Review: Blue Jasmine
“I fell in love with the name Jasmine,” declares Alec Baldwin’s Hal at a glittery Park Avenue dinner party. Jasmine (Cate Blanchett), whose real name is actually Jeanette, is the ultimate wisteria girl, a beautiful social climber who has fashioned herself into a diamond-dripping society wife. Her name isn’t the only fabrication. Hal’s fortune is built on lies and crumbles Bernie Madoff-style into ruin, leaving Hal in jail and Jasmine in hell, seeking shelter in San Francisco with her grocery-packer adopted sister (Sally Hawkins).
This is Woody Allen in peak form. He has stripped out that jabbering New York paranoia and gleefully poked a big stick at America’s ruling class. That doesn’t mean the working class characters escape unscathed. They’re all in Jasmine’s big mess together.
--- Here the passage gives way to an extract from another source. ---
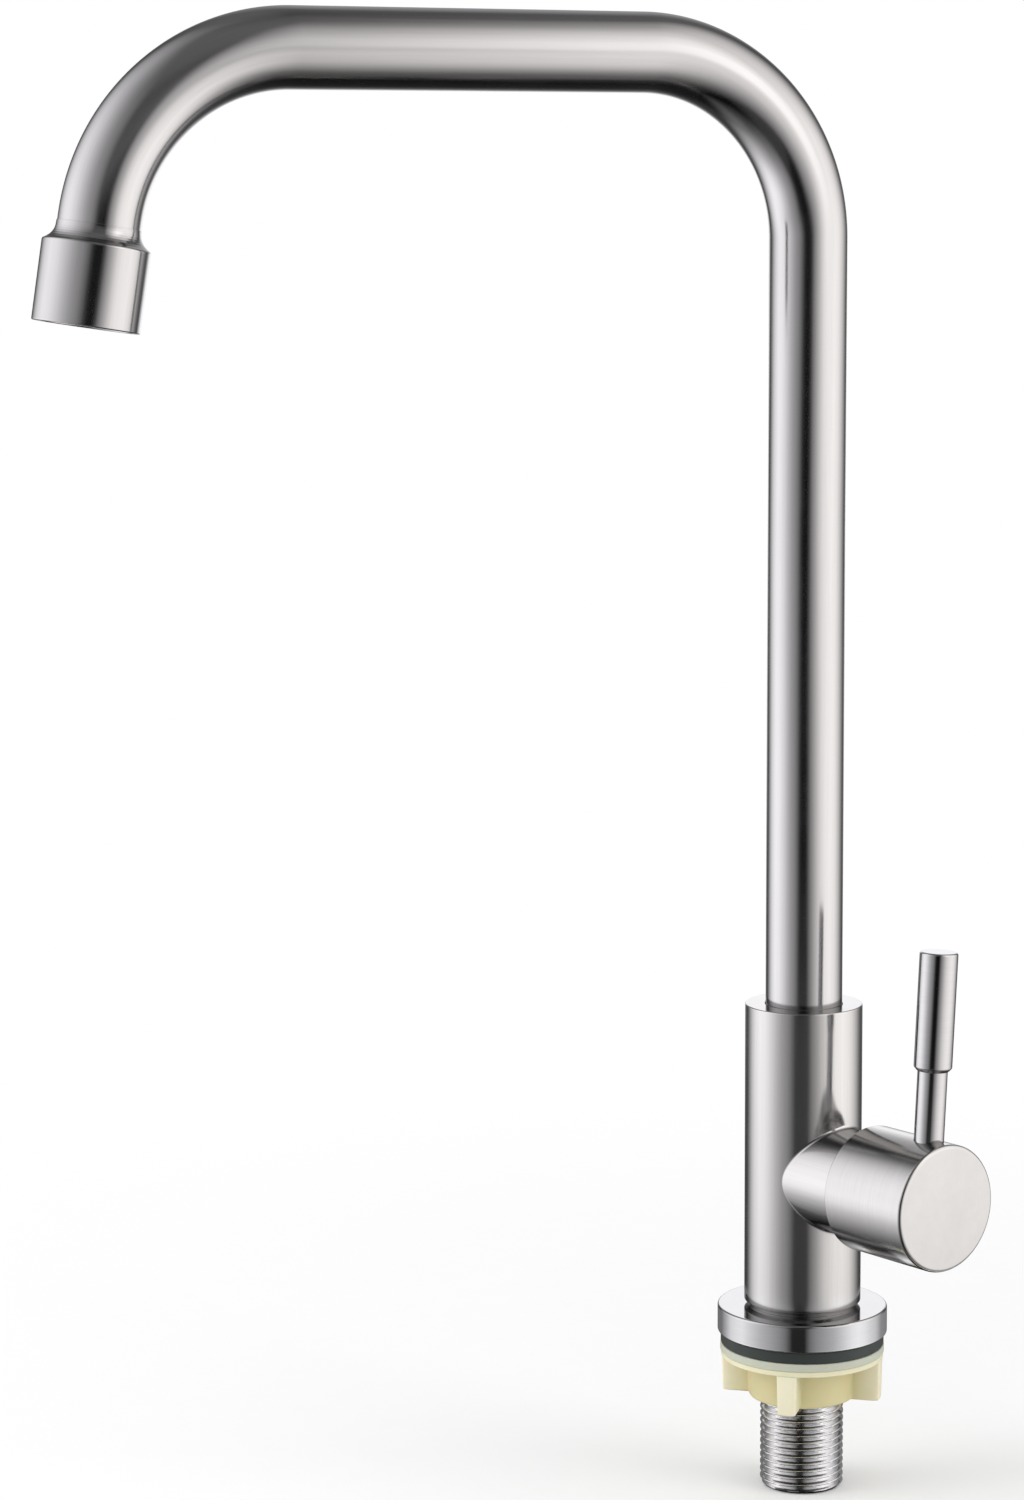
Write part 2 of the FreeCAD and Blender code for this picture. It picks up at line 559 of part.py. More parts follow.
def aerator():
    """The aerator's pieces, in the order that the water meets them."""
    housing = turned([(AERATOR_BORE, AERATOR_BODY_TOP), (AERATOR_RADIUS, AERATOR_BODY_TOP),
                      (AERATOR_RADIUS, AERATOR_END), (AERATOR_BORE, AERATOR_END), (AERATOR_BORE, GRID_TOP),
                      (AERATOR_BORE - AERATOR_LEDGE, GRID_TOP), (AERATOR_BORE - AERATOR_LEDGE, SCREENS_END),
                      (AERATOR_BORE, SCREENS_END)])
    notch = block(NOTCH_WIDTH, 2 * (AERATOR_RADIUS + PAST), AERATOR_END - NOTCH_DEPTH, AERATOR_END + PAST)
    housing = housing.cut([spun(notch, 360 * i / NOTCH_COUNT) for i in range(NOTCH_COUNT // 2)])
    jets = [Vector(JET_CIRCLE_RADIUS * math.cos(2 * math.pi * i / JET_COUNT),
                   JET_CIRCLE_RADIUS * math.sin(2 * math.pi * i / JET_COUNT), 0) for i in range(JET_COUNT)]
    plate = pierced(rod(AERATOR_INSERT, AERATOR_BODY_TOP, SCREENS_TOP), jets,
                    rod(JET_HOLE_RADIUS, AERATOR_BODY_TOP - PAST, SCREENS_TOP + PAST))
    screens = []
    screen_bore = AERATOR_INSERT - SCREEN_RIM_WALL
    for i in range(SCREEN_COUNT):
        low = SCREENS_TOP + i * SCREEN_RIM_HEIGHT
        mesh = pierced(rod(screen_bore + SCREEN_RIM_WALL / 2, low, low + SCREEN_HEIGHT),
                       hex_places(SCREEN_PITCH, screen_bore - SCREEN_PITCH / 2),
                       rod(SCREEN_OPENING / 2, low - PAST, low + SCREEN_HEIGHT + PAST))
        screens.append(mesh.fuse(ring(AERATOR_INSERT, screen_bore, low, low + SCREEN_RIM_HEIGHT)))
    grid_end = GRID_TOP + GRID_HEIGHT
    grid = pierced(rod(AERATOR_INSERT, GRID_TOP, grid_end),
                   hex_places(GRID_PITCH, AERATOR_INSERT - GRID_RIM - GRID_OPENING / 2),
                   hexagon(GRID_OPENING, GRID_TOP - PAST, grid_end + PAST))
    gasket = ring(AERATOR_RADIUS, AERATOR_RADIUS - AERATOR_GASKET_WALL, AERATOR_TOP, AERATOR_BODY_TOP)
    return {"aerator_gasket": on_outlet(gasket),
            "aerator_jet_plate": on_outlet(plate),
            "aerator_screens": on_outlet(Part.makeCompound(screens)),
            "aerator_housing": on_outlet(housing),
            "aerator_grid": on_outlet(grid)}


def cartridge_housing():
    """The headwork: a sleeve for the discs, the thread, the hexagon and the neck round the stem."""
    stem_bore = STEM_RADIUS + STEM_CLEARANCE
    housing = turned([(HOUSING_BORE, HOUSING_START), (HOUSING_RADIUS, HOUSING_START),
                      (HOUSING_RADIUS, CAVITY_END), (THREAD_RADIUS, CAVITY_END),
                      (THREAD_RADIUS, HOUSING_THREAD_END), (HOUSING_RADIUS, HOUSING_THREAD_END),
                      (HOUSING_RADIUS, STUB_REACH), (NECK_RADIUS, STUB_REACH), (NECK_RADIUS, NECK_TOP),
                      (stem_bore, NECK_TOP), (stem_bore, HOUSING_SHOULDER), (HOUSING_BORE, HOUSING_SHOULDER)])
    nut_head = hexagon(HEX_ACROSS_FLATS, STUB_REACH, HEX_TOP).cut(rod(NECK_RADIUS - PAST, STUB_REACH, HEX_TOP))
    window = block(2 * CAVITY_RADIUS, WINDOW_WIDTH, WINDOW_START, WINDOW_END)
    floor = HOUSING_RADIUS - HOUSING_GROOVE_DEPTH
    groove = ring(HOUSING_RADIUS + PAST, floor, HOUSING_GROOVE, HOUSING_GROOVE + HOUSING_GROOVE_WIDTH)
    return {"cartridge_housing": on_valve(housing.fuse(nut_head).cut([window, groove])),
            "housing_o_ring": on_valve(soft_ring(CAVITY_RADIUS - O_RING_GAP, floor, HOUSING_GROOVE,
                                                 HOUSING_GROOVE + HOUSING_GROOVE_WIDTH))}


def disc_ports(low, high):
    """The two opposite sector openings of a ceramic disc, across the X axis."""
    sector = Part.makeCylinder(DISC_PORT_OUTER, high - low, Vector(0, 0, low), Vector(0, 0, 1), DISC_PORT_ANGLE)
    sector = sector.cut(rod(DISC_PORT_INNER, low - PAST, high + PAST))
    return [spun(sector, middle - DISC_PORT_ANGLE / 2) for middle in (0, 180)]


def discs():
    """The fixed disc with its seal and the moving disc, shut: their openings stand a quarter turn apart."""
    fixed = rod(DISC_RADIUS, FIXED_DISC_START, MOVING_DISC_START).cut(
        disc_ports(FIXED_DISC_START - PAST, MOVING_DISC_START + PAST))
    moving = rod(DISC_RADIUS, MOVING_DISC_START, MOVING_DISC_END).cut(
        disc_ports(MOVING_DISC_START - PAST, MOVING_DISC_END + PAST))
    slot = block(DISC_SLOT_WIDTH, DISC_SLOT_LENGTH, MOVING_DISC_END - DISC_SLOT_DEPTH, MOVING_DISC_END + PAST)
    moving = moving.cut(spun(slot, 90))
    return {"fixed_disc": on_valve(fixed),
            "moving_disc": on_valve(moving, 90),
            "seat_seal": on_valve(ring(DISC_RADIUS, PORT_RADIUS, CAVITY_START, FIXED_DISC_START))}


def cartridge_stem():
    """The stem with the bar in the moving disc's slot, its rings and its clip."""
    groove = STEM_RADIUS - STEM_GROOVE_DEPTH
    clip_floor = STEM_RADIUS - CLIP_GROOVE_DEPTH
    stem = rod(STEM_RADIUS, STEM_COLLAR_BASE, STEM_END).fuse(
        rod(STEM_COLLAR_RADIUS, STEM_COLLAR_BASE, STEM_COLLAR_TOP))
    bar = block(DISC_SLOT_WIDTH - 2 * STEM_BAR_CLEARANCE, DISC_SLOT_LENGTH - 4 * STEM_BAR_CLEARANCE,
                MOVING_DISC_END - DISC_SLOT_DEPTH + STEM_BAR_CLEARANCE,
                STEM_COLLAR_BASE + STEM_COLLAR_HEIGHT / 2)
    bar = bar.common(rod(STEM_COLLAR_RADIUS, MOVING_DISC_START, STEM_COLLAR_TOP))
    stem = stem.fuse(bar)
    cuts = [ring(STEM_RADIUS + PAST, clip_floor, CLIP_START, CLIP_START + CLIP_HEIGHT)]
    seals = []
    for place in STEM_GROOVES:
        cuts.append(ring(STEM_RADIUS + PAST, groove, place, place + O_RING_WIDTH))
        seals.append(soft_ring(STEM_RADIUS + STEM_CLEARANCE - O_RING_GAP, groove,
                               place, place + O_RING_WIDTH))
    tooth_gap = math.pi * STEM_RADIUS / SPLINE_TEETH
    flute = Part.Face(Part.makePolygon([Vector(STEM_RADIUS - SPLINE_DEPTH, 0, SKIRT_FLOOR),
                                        Vector(STEM_RADIUS + SPLINE_DEPTH, -tooth_gap, SKIRT_FLOOR),
                                        Vector(STEM_RADIUS + SPLINE_DEPTH, tooth_gap, SKIRT_FLOOR),
                                        Vector(STEM_RADIUS - SPLINE_DEPTH, 0, SKIRT_FLOOR)]))
    flute = flute.extrude(Vector(0, 0, SPLINE_LENGTH + PAST))
    cuts += [spun(flute, 360 * i / SPLINE_TEETH) for i in range(SPLINE_TEETH)]
    clip = ring(CLIP_RADIUS, clip_floor, CLIP_START, CLIP_START + CLIP_HEIGHT)
    mouth = block(2 * clip_floor * 0.9, CLIP_RADIUS + PAST, CLIP_START - PAST, CLIP_START + CLIP_HEIGHT + PAST)
    mouth.translate(Vector(0, (CLIP_RADIUS + PAST) / 2, 0))
    slide = ring(SLIDE_RING_RADIUS, STEM_RADIUS + STEM_CLEARANCE, STEM_COLLAR_TOP, HOUSING_SHOULDER)
    return {"cartridge_stem": on_valve(stem.cut(cuts)),
            "stem_o_rings": on_valve(Part.makeCompound(seals)),
            "stem_clip": on_valve(clip.cut(mouth)),
            "stem_slide_ring": on_valve(slide)}


def across_hub(shape, turn):
    """Lays a shape that was made along Z on the lever's line across the hub, at an angle round the hub."""
    placed = shape.copy()
    placed.Placement = frame_placement(Vector(0, 0, LEVER_PLACE), Vector(0, 0, -1), Vector(1, 0, 0))
    return on_valve(placed, turn - LEVER_LEAN)


def handle():
    """The hub with its skirt, the lever pin and the screw that clamps the hub on the stem."""
    bore = STEM_RADIUS + STEM_CLEARANCE
    hub = turned([(0, HUB_BORE_END), (bore, HUB_BORE_END), (bore, SKIRT_FLOOR), (SKIRT_RADIUS, SKIRT_FLOOR),
                  (SKIRT_RADIUS, HUB_BACK), (HUB_RADIUS - HUB_BACK_EDGE, HUB_BACK),
                  (HUB_RADIUS, HUB_BACK + HUB_BACK_EDGE), (HUB_RADIUS, HUB_FACE), (0, HUB_FACE)])
    face_edge = [edge for edge in hub.Edges
                 if edge.BoundBox.ZMin > HUB_FACE - 0.01 and edge.BoundBox.XLength > HUB_RADIUS]
    hub = on_valve(hub.makeFillet(HUB_EDGE, face_edge))
    hub = hub.cut([across_hub(rod(LEVER_FOOT_RADIUS + SCREWED_CLEARANCE, LEVER_SEAT, HUB_RADIUS + PAST), 0),
                   across_hub(rod(LEVER_STUD_RADIUS + SCREWED_CLEARANCE, 0, HUB_RADIUS), 0),
                   across_hub(rod(GRUB_RADIUS + SCREWED_CLEARANCE, 0, HUB_RADIUS + PAST), 180)])
    stud_end = STEM_RADIUS + LEVER_STUD_GAP
    lever = turned([(0, stud_end), (LEVER_STUD_RADIUS, stud_end), (LEVER_STUD_RADIUS, LEVER_SEAT),
                    (LEVER_FOOT_RADIUS, LEVER_SEAT), (LEVER_FOOT_RADIUS, LEVER_STEP),
                    (LEVER_GRIP_RADIUS - LEVER_GRIP_EDGE, LEVER_STEP),
                    (LEVER_GRIP_RADIUS, LEVER_STEP + LEVER_GRIP_EDGE),
                    (LEVER_GRIP_RADIUS, LEVER_TIP - LEVER_TIP_EDGE),
                    (LEVER_GRIP_RADIUS - LEVER_TIP_EDGE, LEVER_TIP), (0, LEVER_TIP)])
    grub = rod(GRUB_RADIUS, STEM_RADIUS, STEM_RADIUS + GRUB_LENGTH)
    grub = grub.cut(hexagon(GRUB_SOCKET, STEM_RADIUS + GRUB_LENGTH / 2, STEM_RADIUS + GRUB_LENGTH + PAST))
    ring_floor = STUB_RADIUS - GUIDE_RING_DEPTH
    guide = ring(SKIRT_RADIUS - GUIDE_RING_CLEARANCE, ring_floor, GUIDE_RING_START,
                 GUIDE_RING_START + GUIDE_RING_WIDTH)
    return {"handle_hub": hub,
            "lever_pin": across_hub(lever, 0),
            "hub_grub_screw": across_hub(grub, 180),
            "handle_guide_ring": on_valve(guide)}


def build():
    """Every piece of the tap by the name of its file."""
    pieces = {"faucet_body": faucet_body(),
              "inlet_shank": inlet_shank(),
              "inlet_washer": ring(THREAD_RADIUS - SHANK_CLEARANCE, SHANK_BORE_RADIUS + INLET_WASHER_INSET,
                                   SHANK_TOP, SHANK_TOP + INLET_WASHER_HEIGHT),
              "mounting_nut": mounting_nut(),
              "spout_screw": spout_screw(),
              "spout_tube": spout_tube(),
              "outlet_collar": outlet_collar()}
    for group in (deck_seat(), ferrule_rings(), aerator(), cartridge_housing(), discs(), cartridge_stem(),
                  handle()):
        pieces.update(group)
    return pieces


os.makedirs("parts", exist_ok=True)
for name, shape in build().items():
    shape.exportStep("parts/" + name + ".step")
    print(name, len(shape.Solids), round(shape.Volume, 1), shape.isValid())
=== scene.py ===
"""The finished surfaces of a single-water kitchen tap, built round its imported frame.

Lengths are millimetres until a mesh is made, and the frame itself is in metres. Z is the barrel's
axis, z = 0 is the deck face under the gasket, and the spout reaches along -X at rest. A surface is a
grid of points, worked out as whole arrays from a profile or a formula, and every point also keeps its
place on the piece, so that the grain of the metal follows a bent tube as well as a straight one.
"""

import json
import logging
import math
from dataclasses import dataclass
from enum import Enum

import bpy
import numpy as np
from mathutils import Matrix


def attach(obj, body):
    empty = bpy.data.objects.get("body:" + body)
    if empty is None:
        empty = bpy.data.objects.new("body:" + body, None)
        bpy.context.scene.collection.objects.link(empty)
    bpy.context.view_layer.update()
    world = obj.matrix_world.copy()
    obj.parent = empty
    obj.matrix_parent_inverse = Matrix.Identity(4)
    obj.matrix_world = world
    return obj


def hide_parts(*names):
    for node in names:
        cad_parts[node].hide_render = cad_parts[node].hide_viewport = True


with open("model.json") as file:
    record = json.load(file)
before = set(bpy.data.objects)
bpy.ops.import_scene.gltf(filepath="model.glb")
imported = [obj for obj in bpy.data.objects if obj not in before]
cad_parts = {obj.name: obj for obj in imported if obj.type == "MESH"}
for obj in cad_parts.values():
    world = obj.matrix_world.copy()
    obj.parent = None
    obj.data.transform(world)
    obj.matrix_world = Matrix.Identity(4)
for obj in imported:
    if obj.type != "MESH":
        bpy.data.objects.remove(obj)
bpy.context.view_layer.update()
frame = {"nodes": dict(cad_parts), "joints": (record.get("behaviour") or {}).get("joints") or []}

MM = 0.001
LOG = logging.getLogger("kitchen_tap")
SURFACE_PLACE = "surface_place"
# EDGE marks rounded edges, where metals take a lighter tone as a painted highlight.
EDGE = "edge"
# RECESS_SHADE holds the painted shade that a moulded piece takes between ribs and in its bore.
RECESS_SHADE = "recess_shade"

# Faces that turn by less shade as one. A rounded corner turns by ARC_STEP at most from point to point,
# a run that turns by less than STRAIGHT needs no arc, the outer points of a straight run lie GUARD from
# its ends, points closer than MEETING are one point, lengths within SLACK count as equal, and a cut
# runs OVERCUT past the wall.
SMOOTH_DEGREES = 32.0
ARC_STEP = math.radians(13)
STRAIGHT = 1e-4
GUARD = 0.1
MEETING = 1e-6
SLACK = 0.01
OVERCUT = 1.0

Colour = Corner = Direction = tuple[float, float, float]
Levels = tuple[tuple[float, float | Colour], ...]
Piece = bpy.types.Object
Socket = bpy.types.NodeSocket


class Place(Enum):
    """Where a finish reads its pattern: on the piece's own surface, or in the frame."""

    SURFACE = "surface"
    OBJECT = "object"


@dataclass(frozen=True)
class Axis:
    """A line in the frame: where it starts, the way it runs, and the way that counts as its X."""

    start: Direction
    along: Direction
    across: Direction

    def place(self, local: np.ndarray) -> np.ndarray:
        """Carries points from the axis's own X, Y and Z to the frame's."""
        across, along = np.array(self.across), np.array(self.along)
        return np.array(self.start) + local @ np.stack([across, np.cross(along, across), along])


UPRIGHT = Axis((0.0, 0.0, 0.0), (0.0, 0.0, 1.0), (1.0, 0.0, 0.0))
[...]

Blanchett as snobby Jasmine – a role that clearly takes cues from Tennessee Williams’ Blanche DuBois – holds on to her Chanel and Hermès as tightly as she grips the vodka bottle. Even when at her most despicable and broken she looks amazing and triumphs at making cruel, selfish Jasmine impossible to hate. You can’t help sympathise as you watch the seeds of mental illness and drug dependency take root. It’s an extraordinarily layered performance – no wonder Oscar rumours are swarming already. (And I’ll never look at the yabbering ladies roaming Ponsonby Rd the same way again.)
The film’s success is not all credit to Blanchett. There’s great support from the rest of the cast. Special mentions: Peter Sasgaard who does slithery so well and ’80s comedian Andrew Dice Clay making the best acting comeback since Travolta in Pulp Fiction. Allen’s beloved New York still features splendidly in periodic flashbacks that unpick Jasmine’s downfall – just how much she knew about hubby’s fraudulent activities is the central question. Escaping to working class San Francisco doesn’t stop the rot in her life and while Allen’s trademark fast-talking humour is entertainingly intact, it’s the darker tone underpinning this film that sets it apart and lingers long after leaving the cinema.